Kolmapäeval, 20. septembril 2023 kell 11.00-12.00 Zoomis
Autorid: Mihails Hazans (University of Latvia), Jaan Masso, Per Botolf Maurseth, Tiiu Paas
Do employees with supervisory responsibilities differ from other workers in terms of human values, especially those potentially affecting the quality and efficiency of supervision? This paper applies data from rounds 7-9 of the European Social Survey to investigate the selection of employees into supervisory jobs in nine countries of the Baltic Sea region. The results suggest that in all countries considered, excluding Latvia, Openness to Change and Self-Enhancement are positively associated with the probability of holding a supervisory job, while Conservation (the set of values oriented at tradition, conformity and security) is negatively associated with the probability to be a supervisor. Self-Transcendence (the higher order value covering benevolence and universalism) is not a statistically significant determinant of being a supervisor in eight out of nine countries considered.
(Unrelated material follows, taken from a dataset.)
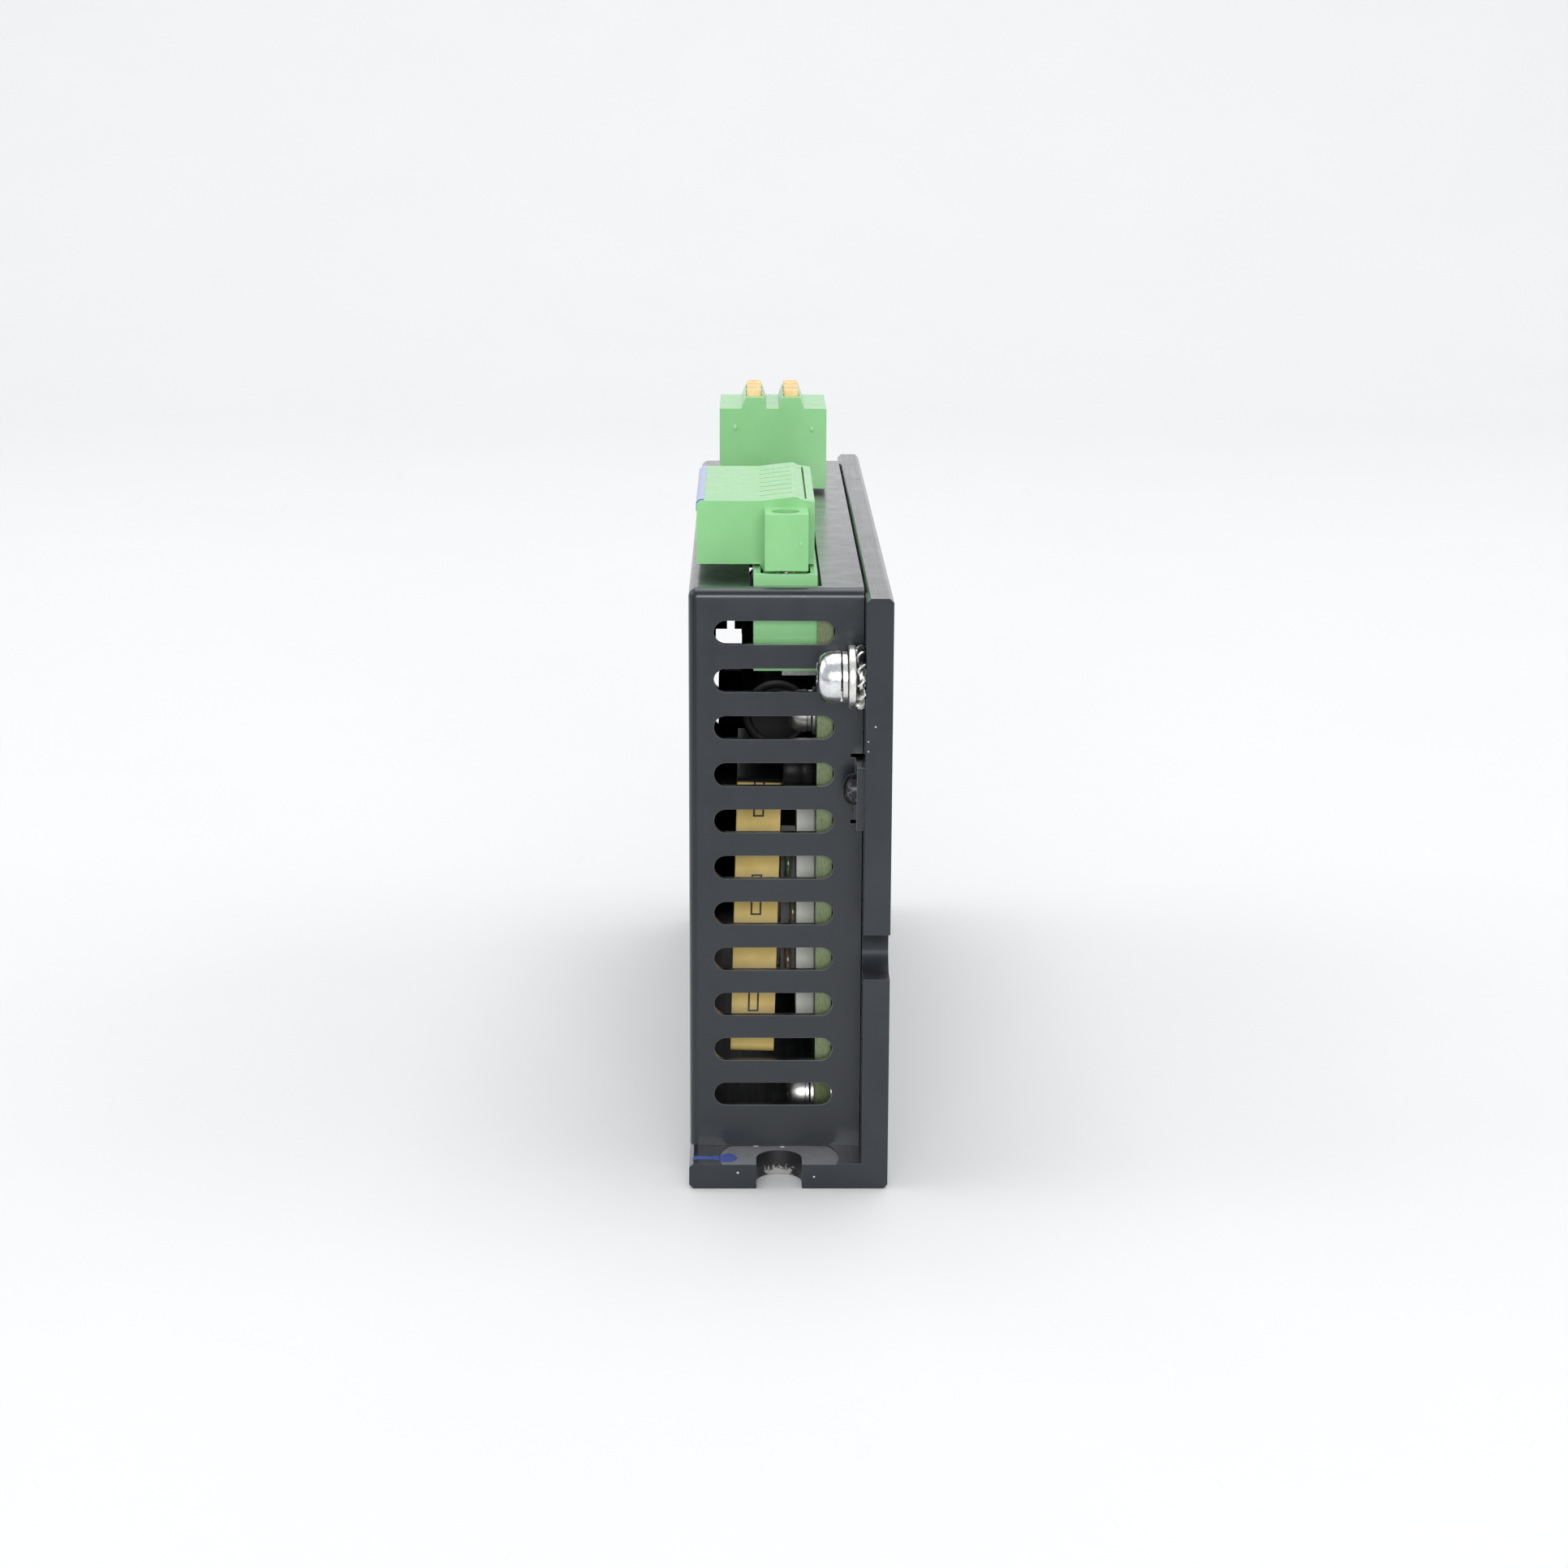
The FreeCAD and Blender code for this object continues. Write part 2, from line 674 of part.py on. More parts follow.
def socket(name, x, y, z, wall, floor, pins, pin_half):
    """An open-topped socket housing whose floor holds a row of pins."""
    outer = block(name + "_outer", x, y, z)
    inner = block(name + "_inner", (x[0] + wall, x[1] - wall), (y[0] + wall, y[1] - wall),
                  (z[0] + floor, z[1] + 1))
    middle = (x[0] + x[1]) / 2
    tools = [inner]
    for index, way in enumerate(pins):
        tools.append(block(f"{name}_pin_hole_{index}", (middle - pin_half, middle + pin_half),
                           (way - pin_half, way + pin_half), (z[0] - 1, z[0] + floor + 1)))
    return cut(name, outer, tools)


def pin(name, x, way, top, bottom, half, tail):
    """A square pin that stands up in the socket, then turns and passes through the board."""
    upright = block(name + "_upright", (x - half, x + half), (way - half, way + half),
                    (pin_row - half, top))
    foot = block(name + "_foot", (x - half, tail), (way - half, way + half),
                 (pin_row - half, pin_row + half))
    return fuse(name, [upright, foot])


header_floor = as_size(3.2)
front_header_x = (front_header_left, board_face)
front_header_y = (front_near - 0.4, front_far + 0.4)
front_pin_x = (front_header_left + board_face) / 2
pin_half = as_size(0.4)
front_socket = socket("front_socket", front_header_x, front_header_y,
                      (front_header_bottom, front_header_top), front_wall, header_floor,
                      front_ways, pin_half)
flange_middles = (front_near + front_flange / 2, front_far - front_flange / 2)
boss_top = front_header_top - 1.6
boss_half = as_size(2.3)
bosses = []
nut_pockets = []
for index, middle in enumerate(flange_middles):
    bosses.append(block(f"front_boss_{index}", (front_header_left + front_wall, board_face - front_wall),
                        (middle - boss_half, middle + boss_half),
                        (front_header_bottom + header_floor, boss_top)))
    nut_pockets.append(block(f"front_nut_pocket_{index}", (front_pin_x - 2.1, front_pin_x + 2.1),
                             (middle - 2.0, middle + 2.0), (boss_top - 2.2, boss_top + 1)))
    nut_pockets.append(bar(f"front_screw_way_{index}", "z", (front_pin_x, middle),
                           (front_header_bottom + 1.5, boss_top), 1.5))
node(cut("front_header_shape", fuse("front_header_solid", [front_socket] + bosses), nut_pockets),
     "front_header")
gather("front_header_pins", [
    pin(f"front_pin_{index}", front_pin_x, way, front_header_bottom + 9.0, pin_row, pin_half,
        board_back + 1.2)
    for index, way in enumerate(front_ways)
])
flange_shank = as_size(1.25)
gather("front_header_nuts", [
    cut(f"front_nut_{index}",
        block(f"front_nut_block_{index}", (front_pin_x - 2.05, front_pin_x + 2.05),
              (middle - 1.95, middle + 1.95), (boss_top - 2.2, boss_top - 0.2)),
        [bar(f"front_nut_bore_{index}", "z", (front_pin_x, middle),
             (boss_top - 3, boss_top + 1), flange_shank + shaft_gap)])
    for index, middle in enumerate(flange_middles)
])


# --- Front connector: plug with eight front-facing screw clamps ---------------------------------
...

However, in all countries but Poland and Latvia, models with specific measures of basic values (rather than aggregated higher order values measures) reveal strongly significant positive effects of items related to understanding and/or helpfulness – motivations associated with universalism and benevolence, while other effects are in line with those of the higher order values.
This article is involved in the LIFT project financed by EEA and Norway Grants Programme 2014-2021.